Die zweite Frage beantworte der EuGH wiederum dahingehend, dass vorstehend erwähnte Normen der Richtlinie dahingehend auszulegen sind, dass sie es einem nationalen Gericht, dass mit einer Verbandsklage befasst ist, die sich gegen zahlreiche Gewerbetreibende desselben Wirtschaftssektors richtet und eine Vielzahl von Verträgen betrifft, erlauben, die Kontrolle der Transparenz einer Vertragsklausel auf der Grundlage der Wahrnehmung eines normal informierten und angemessen aufmerksamen sowie verständigen Durchschnittsverbraucher vorzunehmen, wenn sich diese Verträge an spezifische Verbrauchergruppen richten und die Klausel über einen sehr langen Zeitraum hinweg verwendet wurde (Rn. 57).
Ergänzend hält der EuGH in diesem Zusammenhang noch fest, dass dann, wenn sich während des relevanten Zeitraums die Gesamtwahrnehmung des Durchschnittsverbrauchs in Bezug auf die betroffene Klausel aufgrund des Eintretens eines objektiven Ereignisses oder einer allgemein bekannten Tatsache geändert hat, dass nationale Gericht nicht daran gehindert ist, die Transparenzkontrolle auch unter Berücksichtigung der Entwicklung der Wahrnehmung des Durchschnittsverbrauchers vorzunehmen, wobei die zum Zeitpunkt des Vertragsabschlusses bestehende Wahrnehmung des Durchschnittsverbrauchers maßgeblich ist (Rn. 57).
PRAXISTIPP
Die vom EuGH aufgestellten Grundsätze, wonach die Transparenzkontrolle im Verbandsklageverfahren anhand eines abstrakten Maßstabes unter Berücksichtigung der Sicht eines Durchschnittsverbrauchers durchzuführen ist, dürften den von der deutschen höchstrichterlichen Rechtsprechung aufgestellten Maßstäben entsprechen (so auch Schultheiß, BKR 2024, 870, 871 u.
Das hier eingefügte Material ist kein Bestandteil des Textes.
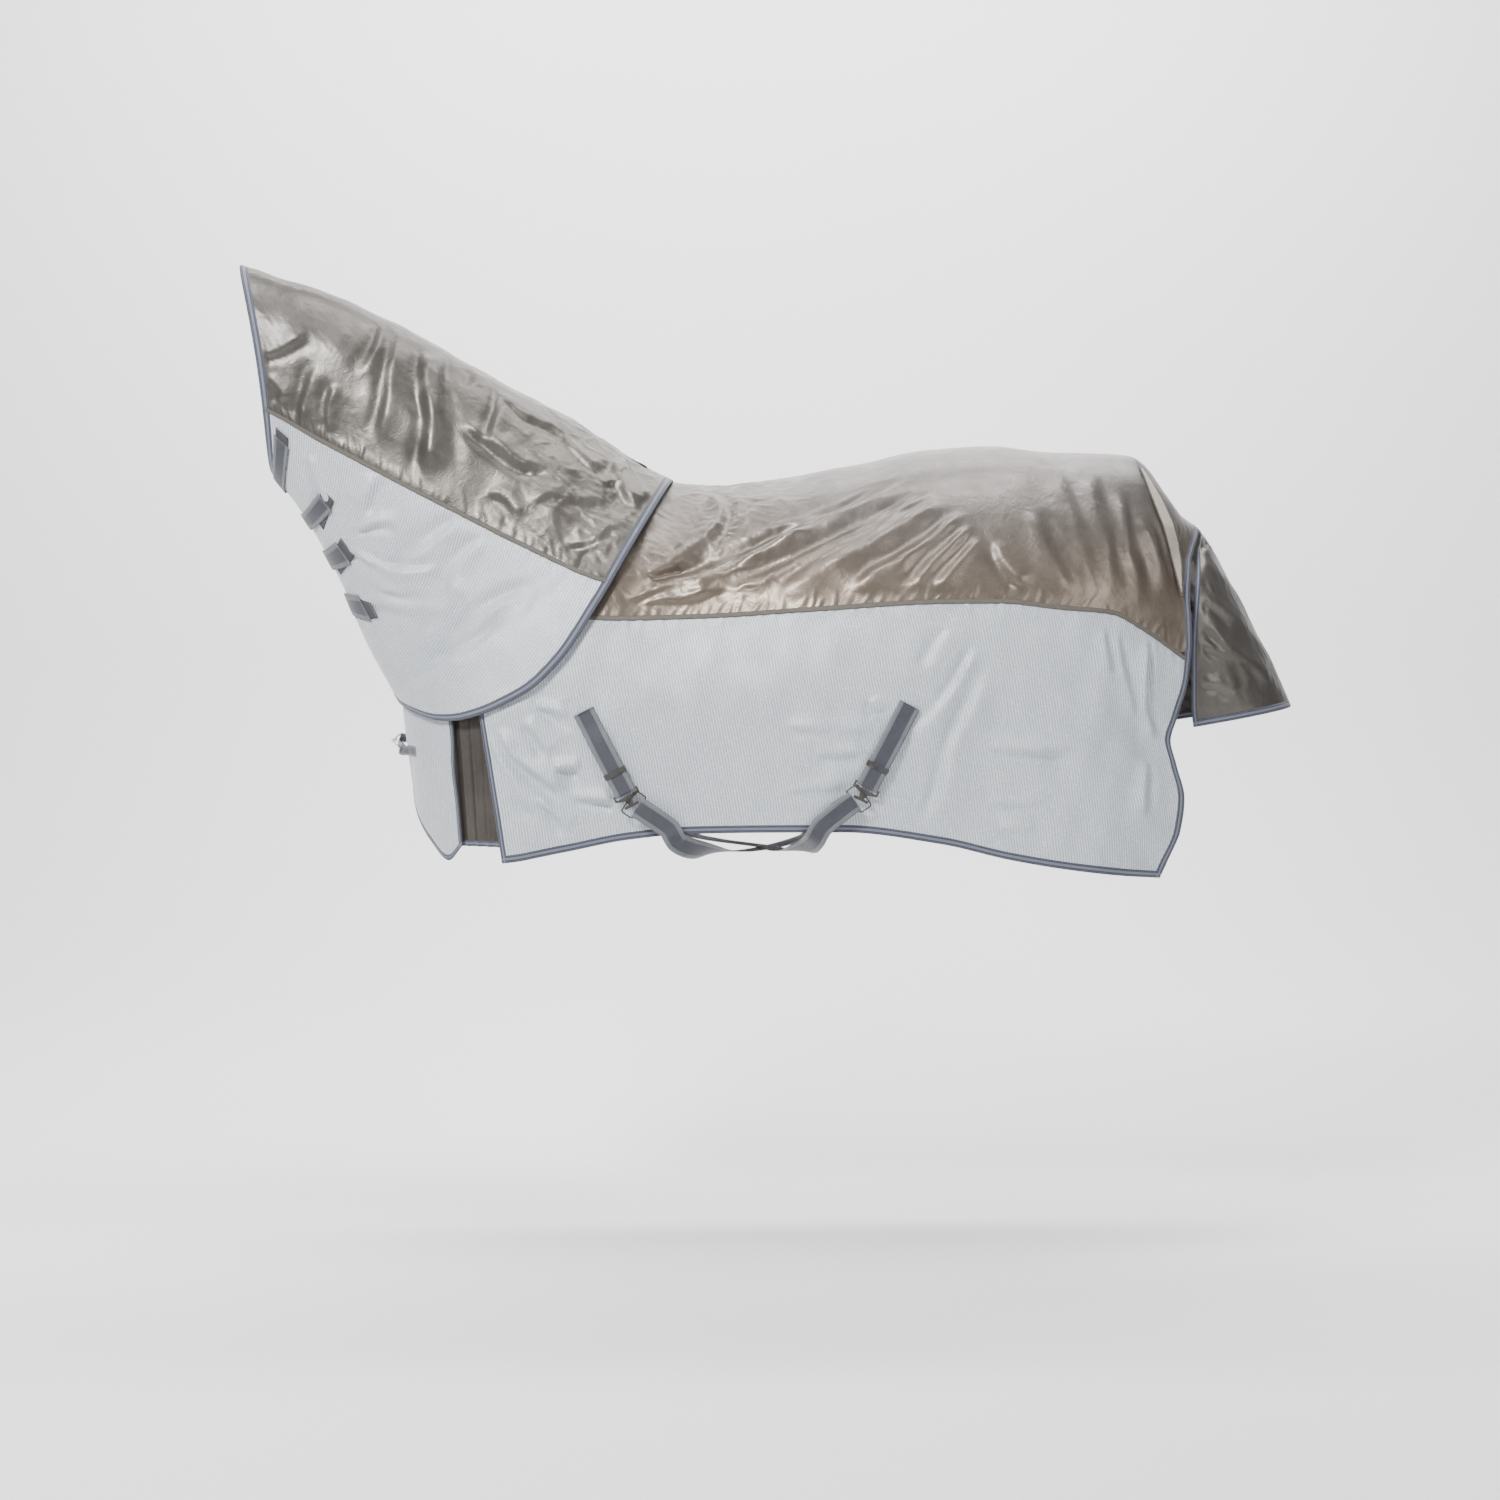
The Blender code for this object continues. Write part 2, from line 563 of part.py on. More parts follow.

Lühmann/Luca, ZIP 2024, 1881, 1882). Soweit der EuGH allerdings im Rahmen der Transparenzkontrolle auch Umstände und Merkmale der konkreten Fallgestaltung – wie z. B. die Berücksichtigung der Werbung für den konkret behafteten Vertragstyp – berücksichtigen will, so geht dies über die bisherigen von der höchstrichterlichen deutschen Rechtsprechung aufgestellten Grundsätze hinaus. Insofern bleibt abzuwarten, ob der BGH seine dahingehende Rechtsprechung der des EuGH anpassen wird (in diesem Sinne auch Schultheiß u. Lühmann/Luca, a. a. O.).